Personal information
- Full name: Camilo Andrés Ayala Quintero
- Date of birth: 23 June 1986 (age 40)
- Place of birth: Medellín, Colombia
- Height: 1.79 m (5 ft 10 in)
- Position: Midfielder

Youth career
- Deportivo Cali

Senior career*
- Years: Team / Apps / (Gls)
- 2007–2008: Córdoba FC
- 2008–2010: Deportivo Cali / 21 / (2)
- 2010: La Equidad / 15 / (3)
- 2011: América de Cali / 12 / (0)
- 2011–2012: Atlético Huila / 39 / (0)
- 2013: La Equidad / 22 / (0)
- 2014: Alianza Petrolera / 13 / (0)
- 2015: Atlético Huila / 23 / (1)
- 2016–2017: América de Cali / 65 / (1)
- 2018: Rionegro Águilas / 39 / (2)
- 2019–2024: Deportivo Pasto / 157 / (7)

Managerial career
- 2025: Deportivo Pasto
- 2026: Alianza

= Camilo Ayala =

Colombian footballer (born 1986)

Camilo Andrés Ayala Quintero (born 23 June 1986) is a Colombian football manager and former footballer, who mostly played as a defensive midfielder but could also play as a winger. He most recently managed the Colombian club Alianza.

==Playing career==
Born in Medellín, Ayala was a product of the youth setup of Deportivo Cali. He began his professional career in 2007 with Córdoba F.C. in the Colombian Categoría Primera B, returning to Deportivo Cali the following year. After playing 21 matches with the club, he moved to La Equidad in 2010 where he became a first-choice starter for manager Alexis García, playing 11 matches there before being signed by América de Cali for the 2011 season. Since América was going through a difficult financial situation at the time, he left the club in June 2011 due to non-payment of wages.

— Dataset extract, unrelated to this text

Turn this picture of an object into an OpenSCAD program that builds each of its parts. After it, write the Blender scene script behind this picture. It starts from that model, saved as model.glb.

Following his resignation from América de Cali, Ayala joined Atlético Huila with which he reached the final stages of the 2012 Apertura tournament, returning to La Equidad in 2013. For the following season he was signed by Alianza Petrolera, where he had a consistent season ensuring that the team avoided relegation.

In 2016, Ayala returned to América de Cali, who had been relegated in 2011 and were to start their fifth consecutive season in the second tier. He played 31 matches and scored one goal in a campaign that led to the club's promotion to Primera A as well as the Primera B championship. After helping América achieve promotion and maintain themselves in the top tier, Ayala played for Rionegro Águilas and Deportivo Pasto, where he spent five years as team captain from 2019 to 2024.

==Managerial career==
After retiring with Deportivo Pasto at the end of 2024, Ayala was appointed by the club as its manager for the 2025 season on 30 December 2024. He resigned from Pasto the following 25 September, due to the team's poor performance in the 2025 Finalización tournament. In his first managerial experience, Ayala had 12 wins, 10 draws and 15 losses in 37 matches.

On 18 February 2026, Ayala replaced Hubert Bodhert at the helm of Alianza also in the top tier. He was dismissed on 30 August 2026, after a winless start to the 2026 Finalización tournament and a 5–1 loss to Atlético Nacional.